Faux echoes Alterman's point about the foreign policy establishment's evaluation abilities on foreign conflicts: " Indeed, the U.S. government, with its thousands of smart analysts and vast human and electronic spying apparatus, is notoriously inept at reading the political intelligence it gathers."

And he responds to Walzer's swipe at Venezuela:

Walzer chides the left for its "infatuationv with Hugo Chávez. Yet Chávez was elected twice in votes considered fair by international observers and was the target of an attempted coup encouraged by the U.S. government. Certainly he seems to have done more for Venezuela’s oppressed than the plutocrats Washington openly favors to topple his successor ever did, and probably ever will. One can make a case against the Bolivarian revolution, but dismissing it as a "dictatorship" without reference to "local circumstances and particular histories" seems like the kind of intellectual shortcut the article criticizes. [my emphasis]

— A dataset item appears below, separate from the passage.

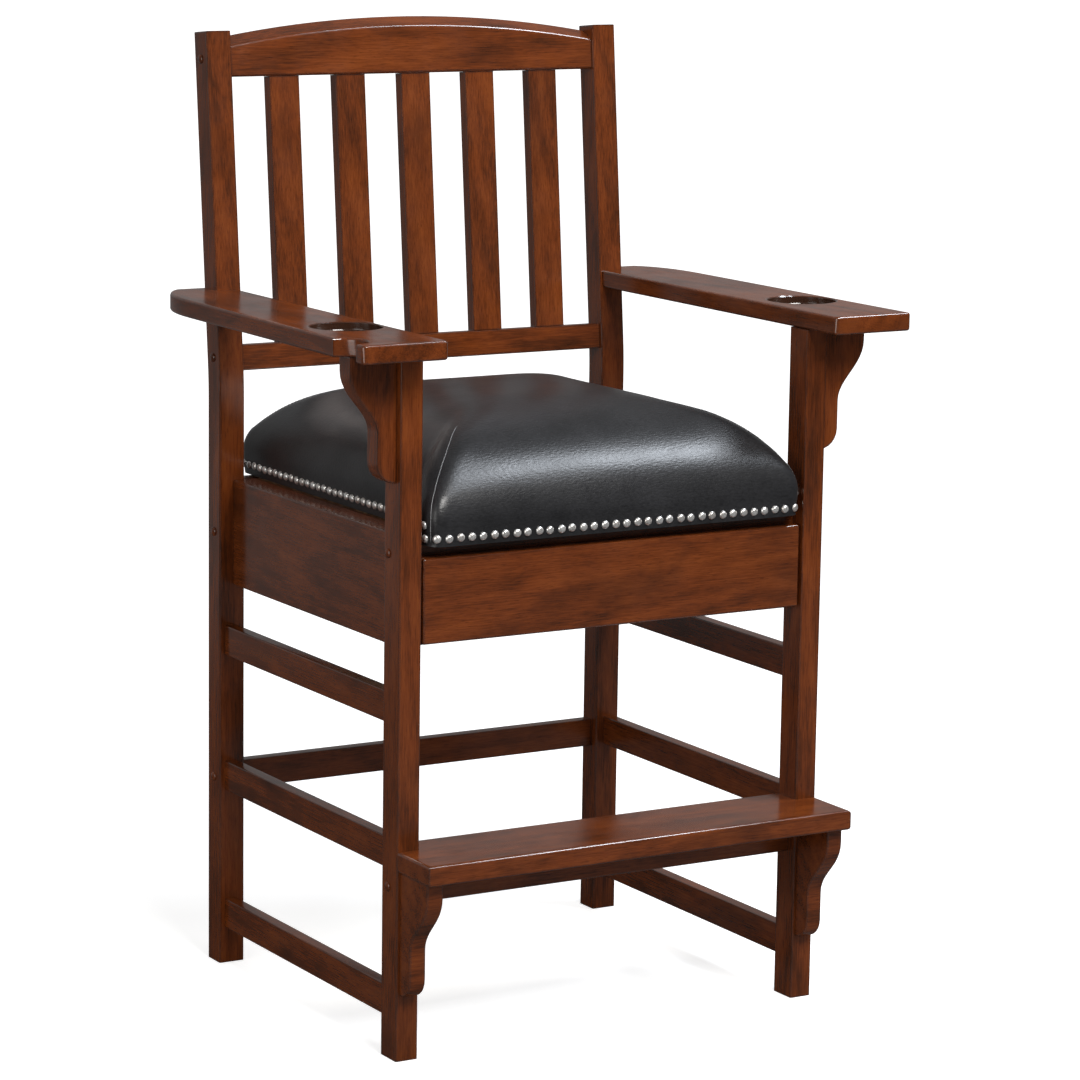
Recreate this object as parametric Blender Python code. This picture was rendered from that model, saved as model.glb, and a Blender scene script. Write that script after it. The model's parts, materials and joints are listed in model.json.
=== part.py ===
"""Bar height chair: a hardwood frame, a crowned leather seat over a drawer, and wide arms with cup recesses.

Metres, +Z up. The chair faces -Y and stands on Z = 0, with the origin under the middle of its bounding box.
Left and right are as seen by someone who faces the chair. Depths run back from the front legs' front faces.
"""

import math
from collections import defaultdict

import bmesh
import bpy
from mathutils import Matrix, Vector

# Fit
CLEARANCE = 0.0003
SLIDE_PLAY = 0.0005

# Legs
LEG_SPREAD = 0.591
REAR_LEG_PROUD = 0.001
LEG_PITCH = 0.4705
FRONT_LEG_WIDTH = 0.0295
FRONT_LEG_DEPTH = 0.0385
REAR_LEG_WIDTH = 0.0345
REAR_LEG_DEPTH = 0.0345
BACK_RISE = 0.4340
BEND_DROP = 0.0032
BEND_RADIUS = 0.45
BEND_STEPS = 6
BACK_LEAN = math.radians(5.3)
LEG_EDGE = 0.0022
SIDES = (("left", -1), ("right", 1))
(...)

Here I would add in conclusion:

  • Wars are horrible things. They're about killing people. They should be avoided whenever possible.
  • War is a failure of diplomacy.
  • War is sometimes a necessary evil, but no one should forget than even then it's a necessary evil.

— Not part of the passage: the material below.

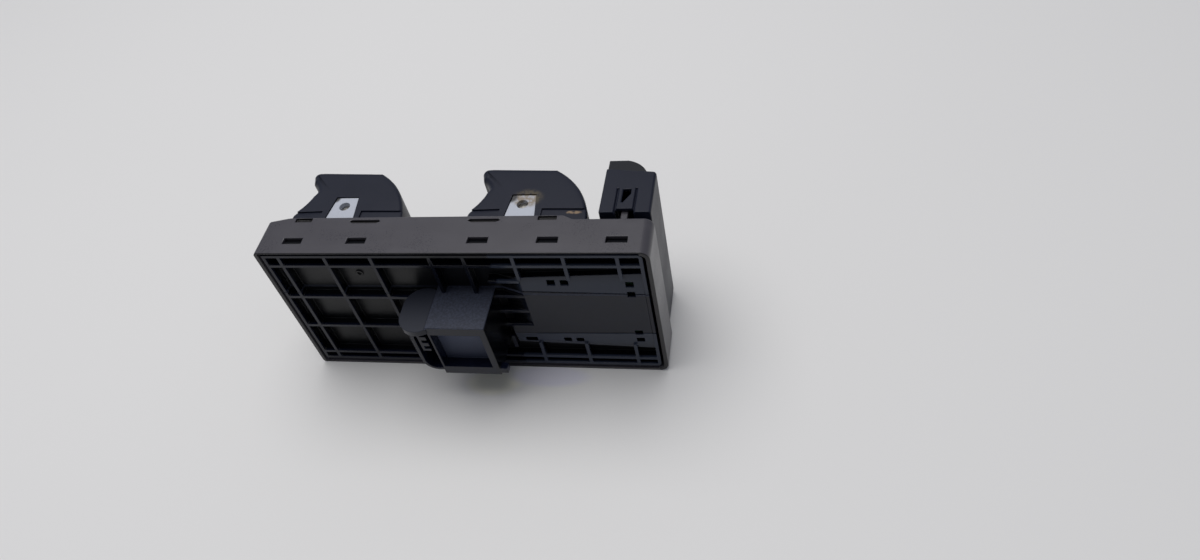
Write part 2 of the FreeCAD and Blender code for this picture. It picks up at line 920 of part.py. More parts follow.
# Carrier and pin
def make_carrier():
    flank = rocker_width / 2
    cheek_out = flank - cap_wall - carrier_gap
    cheek_in = flank - cap_wall - carrier_cheek
    roof = cap_top_height - cap_wall - cap_top_fall - carrier_gap
    reach = leg_reach + leg_thick / 2
    bridge_top = bridge_height + bridge_thick
    bridge = block(-reach, reach, -cheek_out, cheek_out, bridge_height, bridge_top)
    adds = []
    for side in (-1, 1):
        y_in = side * cheek_in
        y_out = side * cheek_out
        low = min(y_in, y_out)
        high = max(y_in, y_out)
        cheek = block(
            -carrier_half_length, carrier_half_length, low, high, carrier_floor_height, bridge_top
        )
        y_pad = side * (flank - carrier_recess)
        pad = side_profile(pad_outline(carrier_gap), min(y_in, y_pad), max(y_in, y_pad))
        x_leg = side * leg_reach
        half = leg_thick / 2
        leg = block(
            x_leg - half, x_leg + half, -leg_width / 2, leg_width / 2, leg_tip, bridge_top
        )
        x_rib = side * bridge_rib_reach
        half = bridge_rib_thick / 2
        rib = block(x_rib - half, x_rib + half, -cheek_in, cheek_in, bridge_height, roof)
        adds.extend([cheek, pad, leg, rib])
    bore = Part.makeCylinder(
        pin_radius + pin_running_gap,
        2 * rocker_width,
        vec(0, -rocker_width, pivot_height),
        vec(0, 1, 0),
    )
    return bridge.multiFuse(adds).cut(bore).removeSplitter()


def make_pin():
    half = rocker_width / 2 - carrier_recess - pin_end_recess
    return Part.makeCylinder(pin_radius, 2 * half, vec(0, -half, pivot_height), vec(0, 1, 0))


# Lock tower and button
def make_tower():
    outline = [
        (tower_left, tower_base),
        (tower_right, tower_base),
        (tower_right, tower_top_right),
        (tower_left, tower_top_left),
    ]
    solid = side_profile(outline, tower_near, tower_far)
    across = vec(0, 1, 0)
    crest = edges_along(solid, across, lambda p: p.x > tower_right - 0.1 and p.z > tower_base + 1)
    solid = solid.makeFillet(tower_edge_round, crest)
    upright = edges_along(solid, vec(0, 0, 1), lambda p: p.x > tower_right - 0.1)
    solid = solid.makeChamfer(tower_edge_break, upright)
    hollow = block(
        tower_left + tower_wall,
        tower_right - tower_wall,
        tower_near + tower_wall,
        tower_far - tower_wall,
        tower_base + tower_wall,
        tower_top_right - tower_wall,
    )
    well = block(
        tower_left - 1,
        tower_right - tower_ledge,
        tower_near + tower_wall,
        tower_far - tower_wall,
        tower_top_right - button_travel - tower_wall,
        tower_top_left + 1,
    )
    adds = []
    cuts = [hollow, well]
    for x in (tower_left + tower_foot_size, tower_right - tower_foot_size):
        for y in (tower_near + 2 * tower_foot_size, tower_far - 2 * tower_foot_size):
            half = tower_foot_size / 2
            adds.append(block(x - half, x + half, y - half, y + half, deck_height, tower_base + 0.1))
    guide_radius = plunger_radius + button_side_gap
    guide_top = tower_base + guide_tall
    adds.append(post(lock_x, tower_middle, guide_radius + tower_wall, tower_base, guide_top))
    bore = post(lock_x, tower_middle, guide_radius, tower_base - 1, guide_top + 1)
    peg_x = (latch_left + latch_right) / 2
    for side, y_face in ((-1, tower_near), (1, tower_far)):
        y_out = y_face + side * 1
        y_skin = y_face - side * tower_wall / 2
        y_in = y_face - side * (tower_wall + peg_width + 2 * button_side_gap)
        for x in (latch_left, latch_right):
            groove = block(
                x - latch_groove / 2,
                x + latch_groove / 2,
                min(y_out, y_skin),
                max(y_out, y_skin),
                tower_base - 1,
                tower_base + latch_rise,
            )
            cuts.append(groove)
        notch = block(
            latch_left,
            latch_right,
            min(y_out, y_in),
            max(y_out, y_in),
            tower_base - 1,
            tower_base + latch_notch_height,
        )
        cuts.append(notch)
        window_half = latch_window_length / 2
        window = [
            (peg_x - window_half, latch_window_low),
            (peg_x - window_half + 0.4, latch_window_low),
            (peg_x + window_half, latch_window_high - latch_window_ramp),
            (peg_x + window_half, latch_window_high),
            (peg_x - window_half, latch_window_high),
        ]
        y_through = y_face - side * (tower_wall + 0.5)
        cuts.append(side_profile(window, min(y_out, y_through), max(y_out, y_through)))
    cuts.append(bore)
    tower = solid.cut(Part.makeCompound([hollow, well])).multiFuse(adds)
    return tower.cut(Part.makeCompound(cuts[2:])).removeSplitter()


def button_outline(inset, low):
    """Side outline of the button: a flat top that curves down towards the tower's ledge."""
    left = tower_left + inset
    right = tower_right - tower_ledge - button_side_gap - inset
    top = button_top - inset
    bend = left + button_flat
    heel = vec(right, 0, button_end_height - inset)
    mid = vec(bend + 0.62 * (right - bend), 0, button_end_height + 0.66 * (top - button_end_height))
    edges = [
        Part.LineSegment(vec(left, 0, top), vec(bend, 0, top)).toShape(),
        Part.Arc(vec(bend, 0, top), mid, heel).toShape(),
        Part.LineSegment(heel, vec(right, 0, low)).toShape(),
        Part.LineSegment(vec(right, 0, low), vec(left, 0, low)).toShape(),
        Part.LineSegment(vec(left, 0, low), vec(left, 0, top)).toShape(),
    ]
    return Part.Face(Part.Wire(Part.__sortEdges__(edges)))


def make_button():
    y0 = tower_near + tower_wall + button_side_gap
    y1 = tower_far - tower_wall - button_side_gap
    low = tower_top_right - button_skirt_drop
    solid = button_outline(0, tower_top_right).extrude(vec(0, y1 - y0, 0))
    solid.translate(vec(0, y0, 0))
    inner_left = tower_left + tower_wall + button_side_gap
    skirt = block(
        inner_left,
        tower_right - tower_ledge - button_side_gap,
        y0,
        y1,
        low,
        tower_top_right + 0.1,
    )
    solid = solid.fuse(skirt)
    hollow = button_outline(button_wall + tower_wall, low - 1).extrude(vec(0, y1 - y0 - 2 * button_wall, 0))
    hollow.translate(vec(0, y0 + button_wall, 0))
    solid = solid.cut(hollow)
    tip = dome_top + button_travel + plunger_travel_gap
    crown = button_outline(0, low).extrude(vec(0, y1 - y0, 0))
    crown.translate(vec(0, y0, 0))
    plunger = post(lock_x, tower_middle, plunger_radius, tip, low + 1)
    plunger = plunger.fuse(post(lock_x, tower_middle, plunger_radius, low, button_top).common(crown))
    return solid.fuse(plunger).removeSplitter()


def main():
    os.makedirs("parts", exist_ok=True)
    save("housing", make_housing())
    save("bottom_cover", make_bottom_cover())
    save("circuit_board", make_board())
    save("connector_pins", make_terminals())
    pieces = {
        "rocker_cap": make_cap(),
        "rocker_carrier": make_carrier(),
        "pivot_pin": make_pin(),
        "dome_pad": make_dome_pad(),
    }
    for number, (x, y) in enumerate(rocker_places(), 1):
        for name, piece in pieces.items():
            save("%s_%d" % (name, number), piece.translated(vec(x, y, 0)))
    save("lock_dome", make_lock_dome())
    save("lock_tower", make_tower())
    save("lock_button", make_button())


main()
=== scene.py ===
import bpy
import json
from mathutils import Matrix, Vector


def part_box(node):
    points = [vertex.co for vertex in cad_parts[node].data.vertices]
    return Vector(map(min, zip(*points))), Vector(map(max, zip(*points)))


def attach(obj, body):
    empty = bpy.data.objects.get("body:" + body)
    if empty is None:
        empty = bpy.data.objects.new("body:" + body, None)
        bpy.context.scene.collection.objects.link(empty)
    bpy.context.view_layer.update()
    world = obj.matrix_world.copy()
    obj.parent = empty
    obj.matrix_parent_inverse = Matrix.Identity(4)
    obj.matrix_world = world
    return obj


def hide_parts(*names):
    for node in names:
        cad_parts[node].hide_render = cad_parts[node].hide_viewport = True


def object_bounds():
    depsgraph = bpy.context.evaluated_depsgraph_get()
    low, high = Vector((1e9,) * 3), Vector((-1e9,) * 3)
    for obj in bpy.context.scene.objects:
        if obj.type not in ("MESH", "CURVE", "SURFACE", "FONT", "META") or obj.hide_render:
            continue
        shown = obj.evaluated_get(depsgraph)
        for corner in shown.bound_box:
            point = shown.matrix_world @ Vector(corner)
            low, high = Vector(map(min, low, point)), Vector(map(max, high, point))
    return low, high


bl_info = {
    "name": "Window switch finishes",
    "version": (1, 0, 0),
    "blender": (4, 5, 0),
    "location": "View3D > Sidebar > Window Switch",
    "description": "Surfaces, materials and a studio for a driver's door window switch module",
    "category": "Object",
}

import json
import math

import bmesh
import bpy
import numpy as np
from mathutils import Matrix

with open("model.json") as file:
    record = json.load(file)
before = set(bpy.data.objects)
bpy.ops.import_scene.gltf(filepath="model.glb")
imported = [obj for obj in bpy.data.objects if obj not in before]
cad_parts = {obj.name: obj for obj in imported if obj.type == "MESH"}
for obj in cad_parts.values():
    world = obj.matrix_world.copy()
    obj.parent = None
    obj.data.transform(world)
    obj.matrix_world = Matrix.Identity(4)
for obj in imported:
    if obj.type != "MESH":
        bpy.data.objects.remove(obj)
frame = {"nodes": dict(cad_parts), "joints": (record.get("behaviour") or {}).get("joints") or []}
cad_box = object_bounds()

ROCKERS = (1, 2, 3, 4)

# Limits for joining and shading faces, in metres, square metres and radians
WELD = 1e-6
SLIVER = 1e-7
CAD_WELD = 2e-6
LARGE_FACE = 4e-6
FLAT = math.radians(0.6)
CREASE_LARGE = math.radians(1.5)
CREASE_SMALL = math.radians(30)
CREASE_MESH = math.radians(38)


# Settings a user would change
def length(label, text, metres):
    return bpy.props.FloatProperty(
        name=label, description=text, default=metres, min=0.0, precision=5, unit="LENGTH"
    )


def share(label, text, value):
    return bpy.props.FloatProperty(
        name=label, description=text, default=value, min=0.0, max=1.0, subtype="FACTOR"
    )


def tint(label, text, rgb):
    return bpy.props.FloatVectorProperty(
        name=label, description=text, default=rgb, size=3, min=0.0, max=1.0, subtype="COLOR"
    )


class HousingSettings(bpy.types.PropertyGroup):
    edge: length("Edge", "Radius of the moulded edges", 0.0002)
    colour: tint("Colour", "Dark warm grey of the housing", (0.048, 0.0455, 0.055))
    roughness: share("Roughness", "Roughness of the satin skin", 0.32)
    grain: length("Grain", "Size of the moulded grain", 0.0004)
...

  • The only legitimate goal for a war is a better peace afterwards.
  • Wars are always justified with high-blown rhetoric; the Other Side is always to blame for the war
  • Wars are always popular the first few weeks; their shelf-life tends to decline rapidly after that.
  • International laws and laws of war are important in minimize wars and limiting the scope of hostilities; Republicans tend to have sneering contempt for the whole concept; there's no good reason why "the left" should do the same.